The young adult novel from the 40s or 50s is quite possibly my favorite genre, if only because it describes a wholesome world that never existed and never will, although there was a time when I thought it did. I first read this book when I was 10 or 11 and it was already incredibly dated then, although I didn’t know it at the time. Tobey Hayden is 16-years-old and lives with her parents, her 10-year-old sister Midge (Midge!), her 20-year-old engaged sister Alicia, and her 24-year-old married sister Janet, who’s staying with the family temporarily with her infant son Toots (Toots!) while her engineer husband is working in South America. Tobey has a boyfriend named Brose (short for Ambrose, rhymes with “gross”), although he’s never referred to as her boyfriend, despite her having agreed to wear his class ring when he gets it the following year. As near as I can tell, wearing a class ring back then meant you were pre-engaged, and for a 16- or 17-year-old this seems a little premature; then again, these are kids who think Janet, at 24, is upset about being so old and having all her best days behind her, so I guess they want to get these things pinned down before they leave their teens and enter the pre rigor mortis period of their lives.

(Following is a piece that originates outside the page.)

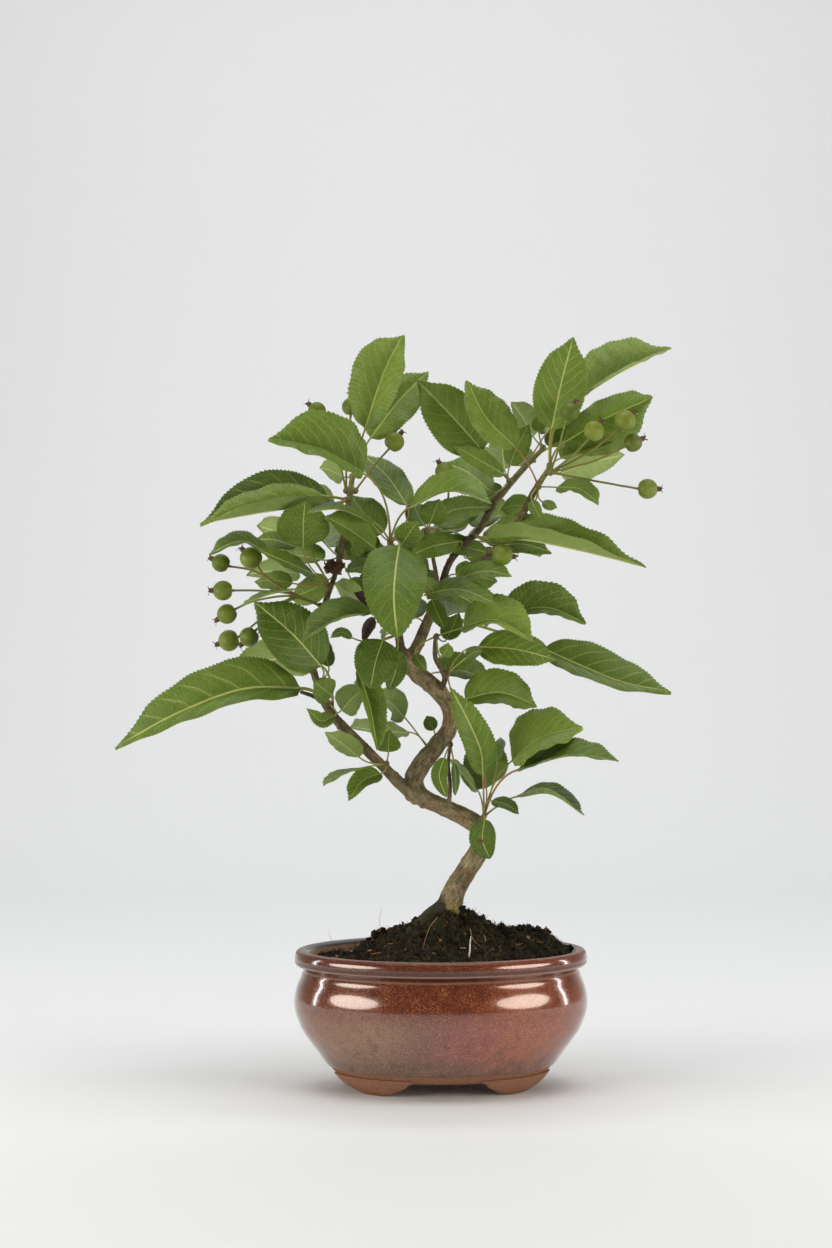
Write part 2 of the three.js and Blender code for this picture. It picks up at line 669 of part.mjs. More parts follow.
// ---------------------------------------------------------------- fruit
// A bunch hangs on a knob like a leaf cluster. A fruit has a centre, a radius, the way its dried
// flower end points as seen from the front, and where its stalk passes on its way to the knob.
const BUNCHES = {
  left: {
    on: "leftBranch",
    knob: [-71, 268, -13],
    fruits: [
      { at: [-121.4, 288.3, -13], radius: 5, eye: [-13, 6], via: [[-104, 284, -14], [-84, 273, -18]] },
      { at: [-104.8, 291, -21], radius: 6, eye: [-9, 9], via: [[-98, 282, -19], [-84, 272, -20]] },
      { at: [-120.3, 273.1, -22], radius: 5.5, eye: [-1, 0], via: [[-100, 273, -20], [-82, 271, -19]] },
      { at: [-118.1, 260.2, -18], radius: 5.5, eye: [-10, -6], via: [[-104, 267, -19], [-82, 270, -18]] },
      { at: [-117, 245.5, -10], radius: 5.8, eye: [-12, -4], via: [[-106, 252, -10], [-82, 269, -16]] },
      { at: [-105.9, 247.5, -20], radius: 5.3, eye: [-8, -8], via: [[-92, 261, -17], [-80, 269, -16]] },
    ],
  },
  left_top: {
    on: "leftBranch",
    knob: [-54, 328, 10],
    fruits: [
      { at: [-68.4, 372.2, 6], radius: 5, eye: [-11, 9], via: [[-58, 352, 11]] },
      { at: [-49.7, 374.4, 12], radius: 5, eye: [0, 1], via: [[-52, 352, 12]] },
    ],
  },
  left_high: {
    on: "leftBranch",
    knob: [-45, 328, 8],
    fruits: [{ at: [-25.7, 355.1, 6], radius: 5.4, eye: [6, 8], via: [[-36, 343, 8]] }],
  },
  middle: {
    on: "innerTwig",
    knob: [-5, 300, 6],
    fruits: [{ at: [2.2, 338.5, 2], radius: 5.5, eye: [-7, 11], via: [[3, 318, 12]] }],
  },
  right: {
    on: "nearShoot",
    knob: [62, 337, -16],
    fruits: [
      { at: [71.2, 371.6, -34], radius: 5.2, eye: [4, 7], via: [[65, 352, -26]] },
      { at: [84.4, 361.1, -32], radius: 5.5, eye: [7, 11], via: [[73, 348, -27]] },
      { at: [101.5, 366.6, -32], radius: 5.8, eye: [7, 7], via: [[84, 351, -26]] },
      { at: [105.9, 354.5, -28], radius: 5, eye: [11, 5], via: [[86, 345, -24]] },
      { at: [113.9, 329.1, -24], radius: 5.5, eye: [1, 0], via: [[88, 333, -22]] },
    ],
  },
  single: {
    on: "nearShoot",
    knob: [26, 293, -7],
    fruits: [{ at: [33.7, 292.7, -13.5], radius: 5.8, eye: [14, -2], via: [[28, 296, -10]] }],
  },
};

const DRY_CLUMP = { at: [-59, 286, -5], size: [6.2, 4, 4.2] };

// ---------------------------------------------------------------- growing the plant
const makeWood = (swell) =>
  joined(
    Object.values(LIMBS).map(({ path, radii, sides, steps }) =>
      tube(path.map(place), radii, sides, steps, swell),
    ),
  );

// The middle of a knob: on the limb's skin, at the spot nearest to where it is wanted.
function seat({ on, knob }) {
  const { path, radii } = LIMBS[on];
  const curve = new THREE.CatmullRomCurve3(path.map(place), false, "centripetal");
  const wanted = place(knob);
  const spots = Array.from({ length: 201 }, (_, i) => i / 200);
  const away = (t) => curve.getPoint(t).distanceTo(wanted);
  const t = spots.reduce((best, one) => (away(one) < away(best) ? one : best));
  const skin = t > 0.98 ? 0 : along(radii, t);
  const root = curve.getPoint(t);
  return root.addScaledVector(wanted.sub(root).normalize(), skin + KNOB_SEAT);
}

// Half the width of a leaf along its rib, 1 at its widest: a rounded base and a drawn-out tip.
const leafShape = (t) =>
  (t / WIDEST) ** 0.56 * ((1 - t) / (1 - WIDEST)) ** (0.56 * (1 / WIDEST - 1));

// The frame of a blade at a point of its rib: the way its upper face looks, and the way across
// the blade that points up, or to the right on an upright leaf.
function bladeFrame(rib, t, turns) {
  const point = rib.getPoint(t);
  const heading = rib.getTangent(t);
  const whole = rib.getPoint(1).sub(rib.getPoint(0)).normalize();
  const seen = EYE.clone().sub(point);
  seen.addScaledVector(heading, -seen.dot(heading)).normalize();
  const across = new THREE.Vector3().crossVectors(heading, seen).normalize();
  const level = new THREE.Vector3().crossVectors(whole, seen);
  const upright = Math.abs(whole.z) > 0.94;
  if ((upright ? level.x : level.z) < 0) across.negate();
  const turn = radians(turns.length > 1 ? along(turns, t) : turns[0]);
  const face = seen.clone().multiplyScalar(Math.cos(turn)).addScaledVector(across, Math.sin(turn));
  const side = across.clone().multiplyScalar(Math.cos(turn)).addScaledVector(seen, -Math.sin(turn));
  return { point, face, side };
}

// How many teeth a side of the edge has, by the leaf's length.
const teethFor = (length) => (length > 66 ? 4 : length > 36 ? 3 : 2);

// One leaf as a closed sheet: a narrow stalk that starts in the knob, then a blade folded along
// its rib, with a toothed edge. Both faces are split into the same triangles.
function makeLeaf(heart, { rib: places, half, turn, fold }) {
  const rib = new THREE.CatmullRomCurve3(places.map(place), false, "centripetal");
  const teeth = teethFor(rib.getLength());
  const bend = radians(fold);
  const spots = [];
  const add = (point, normal, thick, t) =>
    spots.push({ point, lift: normal.clone().multiplyScalar(thick / 2), t }) - 1;

  // a spot of the blade: on the rib, or out on one of the two folded halves
  const onRib = (t) => {
    const { point, face } = bladeFrame(rib, t, turn);
    return add(point, face, BLADE_THICK, t);
  };
  const onHalf = (t, hand, reach) => {
    const { point, face, side } = bladeFrame(rib, t, turn);
    const out = side.clone().multiplyScalar(hand * Math.cos(bend)).addScaledVector(face, Math.sin(bend));
    const normal = face.multiplyScalar(Math.cos(bend)).addScaledVector(side, -hand * Math.sin(bend));
    return add(point.addScaledVector(out, reach), normal, BLADE_THICK, t);
  };

  // the stalk: two square sections before the one where it meets the blade
  const { face, side } = bladeFrame(rib, 0, turn);
  const base = rib.getPoint(0);
  const heading = rib.getTangent(0);
  const lead = base.clone().addScaledVector(heading, -PETIOLE.lead * base.distanceTo(heart));
  const elbow = heart.clone().lerp(lead, PETIOLE.bend);
  const root = heart.clone().addScaledVector(elbow.clone().sub(heart).normalize(), PETIOLE.start);
  const stalk = new THREE.CatmullRomCurve3([root, elbow, base], false, "centripetal");
  const section = (point, stalkHeading) => {
    const swing = new THREE.Quaternion().setFromUnitVectors(heading, stalkHeading);
    const out = side.clone().applyQuaternion(swing).multiplyScalar(PETIOLE.half);
    const normal = face.clone().applyQuaternion(swing);
    return [-1, 1].map((hand) => add(point.clone().addScaledVector(out, hand), normal, PETIOLE.thick, 0));
  };
  const first = section(root, stalk.getTangent(0));
  const second = section(stalk.getPoint(0.5), stalk.getTangent(0.5));
  const collar = section(base, heading);

  const middle = [add(base, face, PETIOLE.thick, 0)];
  for (let i = 1; i <= teeth; i++) {
    middle.push(onRib(i / teeth));
  }
  const tip = middle.at(-1);
  // each tooth is a point that leans towards the tip, with a notch before the next one
  const edges = [-1, 1].map((hand, which) => {
    const edge = [collar[which]];
    for (let i = 1; i < 2 * teeth; i++) {
      const t = (i + TOOTH.lean) / (2 * teeth + TOOTH.lean);
      edge.push(onHalf(t, hand, half * leafShape(t) * (i % 2 ? TOOTH.out : TOOTH.notch)));
    }
    return [...edge, tip];
  });

  // the upper face: the stalk's triangles, then a strip between the rib and each edge
  const upper = [
    [first[0], second[0], first[1]],
    [second[0], second[1], first[1]],
    [second[0], collar[0], middle[0]],
    [second[0], middle[0], second[1]],
    [second[1], middle[0], collar[1]],
  ];
  edges.forEach((edge, which) => {
    let m = 0;
    let e = 0;
    while (m + 1 < middle.length && edge[e] !== tip) {
      const edgeIsNext = spots[edge[e + 1]].t <= spots[middle[m + 1]].t;
      const next = edgeIsNext ? edge[e + 1] : middle[m + 1];
      const corners = [middle[m], edge[e], next];
      upper.push(which ? corners.reverse() : corners);
      if (edgeIsNext) e += 1;
      else m += 1;
    }
  });
  const [left, right] = edges;
  const outline = [first[0], second[0], ...left, ...right.slice(0, -1).reverse(), second[1], first[1]];
  const count = spots.length;
  const points = [1, -1].flatMap((sign) =>
    spots.map(({ point, lift }) => point.clone().addScaledVector(lift, sign)),
  );
  const faces = upper.flatMap(([a, b, c]) => [
    [a, b, c],
    [a + count, c + count, b + count],
  ]);
  outline.forEach((a, i) => {
    const b = outline[(i + 1) % outline.length];
    faces.push([b, a, a + count], [b, a + count, b + count]);
  });
  const solid = solidOf(geometryOf(points, faces));
  if (solid.volume() > 0) return solid;
  return solidOf(geometryOf(points, faces.map(([a, b, c]) => [a, c, b])));
}

const knobSolid = ({ x, y, z }, radius) => solidOf(new THREE.OctahedronGeometry(radius).translate(x, y, z));

function makeCluster(cluster, keepOut) {
  const heart = seat(cluster);
  const leaves = cluster.blades.map((leaf) => makeLeaf(heart, leaf));
  return joined([knobSolid(heart, LEAF_KNOB), ...leaves]).subtract(keepOut);
}

// A little green apple on its stalk, with the withered crown of the flower, lofted in one piece
// along a bent middle line.
const FRUIT_SIDES = 6;
// how far along the fruit's radius a ring lies, and its own radius, both over the fruit's
const FRUIT_RINGS = [
  [-0.88, 0.48],
  [-0.25, 0.98],
  [0.45, 0.9],
  [0.93, 0.36],
];
// how far past the fruit's skin a ring of the crown lies, and its radius
const CROWN_RINGS = [
  [0.9, 0.9],
  [2.6, 2],
];

function makeFruit(heart, { at, radius, eye, via }) {
  const centre = place(at);
  const out = new THREE.Vector3(eye[0], 0, eye[1]).normalize();
  const path = [heart, ...via.map(place).reverse(), centre.clone().addScaledVector(out, -radius)];
  const stalk = new THREE.CatmullRomCurve3(path, false, "centripetal");
  const steps = via.length + 1;
  const stations = [];
  for (let i = 0; i <= steps; i++) {
    const t = i / steps;
    stations.push([stalk.getPoint(t), i < steps ? stalk.getTangent(t) : out, FRUIT_STALK]);
  }
  for (const [reach, size] of FRUIT_RINGS) {
    stations.push([centre.clone().addScaledVector(out, reach * radius), out, size * radius]);
  }
  for (const [reach, size] of CROWN_RINGS) {
    stations.push([centre.clone().addScaledVector(out, radius + reach), out, size]);
  }
  const level = new THREE.Vector3(0, 1, 0);
  let across = level.clone().addScaledVector(stations[0][1], -level.dot(stations[0][1])).normalize();
  const rings = stations.map(([point, heading, size]) => {
    across = across.clone().addScaledVector(heading, -across.dot(heading)).normalize();
    const up = new THREE.Vector3().crossVectors(heading, across);
    return Array.from({ length: FRUIT_SIDES }, (_, s) => {
      const turn = (2 * Math.PI * s) / FRUIT_SIDES;
      return point
        .clone()
        .addScaledVector(across, size * Math.cos(turn))
        .addScaledVector(up, size * Math.sin(turn));
    });
  });
  return loft(rings);
}

function makeBunch(bunch, keepOut) {
  const heart = seat(bunch);
  const fruits = bunch.fruits.map((fruit) => makeFruit(heart, fruit));
  return joined([knobSolid(heart, FRUIT_KNOB), ...fruits]).subtract(keepOut);
}

function makeDryClump(keepOut) {
  const at = place(DRY_CLUMP.at);
  const [x, y, z] = DRY_CLUMP.size;
  const lump = new THREE.IcosahedronGeometry(1, 1).scale(x, y, z).translate(at.x, at.y, at.z);
  return solidOf(lump).subtract(keepOut);
}

// ---------------------------------------------------------------- assembly
const plant = new THREE.Group();
const pot = new THREE.Group();
const bonsai = new THREE.Group();
bonsai.add(plant, pot);

function addMesh(group, name, solid, material) {
  const mesh = new THREE.Mesh(geometryFrom(solid), material);
  mesh.name = name;
  group.add(mesh);
}

const turned = new THREE.Matrix4().makeRotationZ(radians(POT_TURN));
const turnedSolid = (solid) => solidOf(geometryFrom(solid).applyMatrix4(turned));

const wood = makeWood(0);
const nearWood = makeWood(GAP);
const woodInPot = solidOf(geometryFrom(nearWood).applyMatrix4(turned.clone().invert()));

addMesh(pot, "pot", turnedSolid(makePot()), FINISHES.glaze);
addMesh(pot, "drain_mesh_left", turnedSolid(makeDrainMesh(-1)), FINISHES.mesh);
addMesh(pot, "drain_mesh_right", turnedSolid(makeDrainMesh(1)), FINISHES.mesh);
addMesh(pot, "soil", turnedSolid(makeSoil(woodInPot)), FINISHES.earth);
addMesh(plant, "trunk", wood, FINISHES.bark);
for (const [name, cluster] of Object.entries(CLUSTERS)) {
  addMesh(plant, `leaves_${name}`, makeCluster(cluster, nearWood), FINISHES.leaf);
}
for (const [name, bunch] of Object.entries(BUNCHES)) {
  addMesh(plant, `fruits_${name}`, makeBunch(bunch, nearWood), FINISHES.fruit);
}
addMesh(plant, "dry_clump", makeDryClump(nearWood), FINISHES.withered);

// the origin is under the middle of the whole tree's box, on the table
bonsai.updateMatrixWorld(true);
const box = new THREE.Box3().setFromObject(bonsai, true);
const middle = box.getCenter(new THREE.Vector3());
bonsai.position.set(-middle.x, -middle.y, -box.min.z);

export default bonsai;
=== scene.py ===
# %% [markdown]
# # A crabapple bonsai in its glazed pot
#
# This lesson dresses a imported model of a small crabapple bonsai. The model's plain solids say where each
# piece is and how large it is. Here all but two of them are swapped for fine surfaces that keep their
# form, and every piece gets a finish made of shader nodes alone. All sizes below are in millimetres from
# the spot under the pot's middle, with X to the right, Y towards the back and Z up, because that is how
# the tree was measured. They become Blender's metres only where an object is made.

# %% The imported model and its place
import math
import bpy
import numpy as np
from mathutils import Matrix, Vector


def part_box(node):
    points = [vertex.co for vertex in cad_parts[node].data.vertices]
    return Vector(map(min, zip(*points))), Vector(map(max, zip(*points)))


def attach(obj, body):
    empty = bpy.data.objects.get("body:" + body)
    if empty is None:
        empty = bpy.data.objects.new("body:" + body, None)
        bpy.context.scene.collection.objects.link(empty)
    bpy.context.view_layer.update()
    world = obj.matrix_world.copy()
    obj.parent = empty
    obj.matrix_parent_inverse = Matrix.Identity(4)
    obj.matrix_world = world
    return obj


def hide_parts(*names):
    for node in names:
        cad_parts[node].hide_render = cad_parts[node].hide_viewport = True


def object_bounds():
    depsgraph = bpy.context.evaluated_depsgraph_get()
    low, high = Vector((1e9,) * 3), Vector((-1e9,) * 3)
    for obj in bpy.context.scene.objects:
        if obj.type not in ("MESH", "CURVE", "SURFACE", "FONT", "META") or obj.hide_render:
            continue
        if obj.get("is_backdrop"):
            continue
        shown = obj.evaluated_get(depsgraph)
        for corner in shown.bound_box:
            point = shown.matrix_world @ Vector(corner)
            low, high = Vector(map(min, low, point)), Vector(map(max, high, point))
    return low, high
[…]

Tobey and her friends, which include boys named Itchy and Sox (Itchy and Sox!) go to dances, eat hamburgers and drink malteds, and describe things as being “terrif” or “swoony.” And for some reason, chocolate cake and ripe olives are considered legitimate things to eat at the same time. There’s a little bit of drama at the lake one summer when a Southern belle named Kentucky (“natch”) flirts with Brose and the other boys to the consternation of Tobey, Barbie, and Kay, and later Midge causes trouble for Tobey by making Brose think she was on a date with someone else, resulting in Tobey almost not being able to go to the Heart Hop. I won’t say what happens, but do you think things turn out okay in the end? I think things might!
There are five more books in this series, so there goes the next two weeks of my life.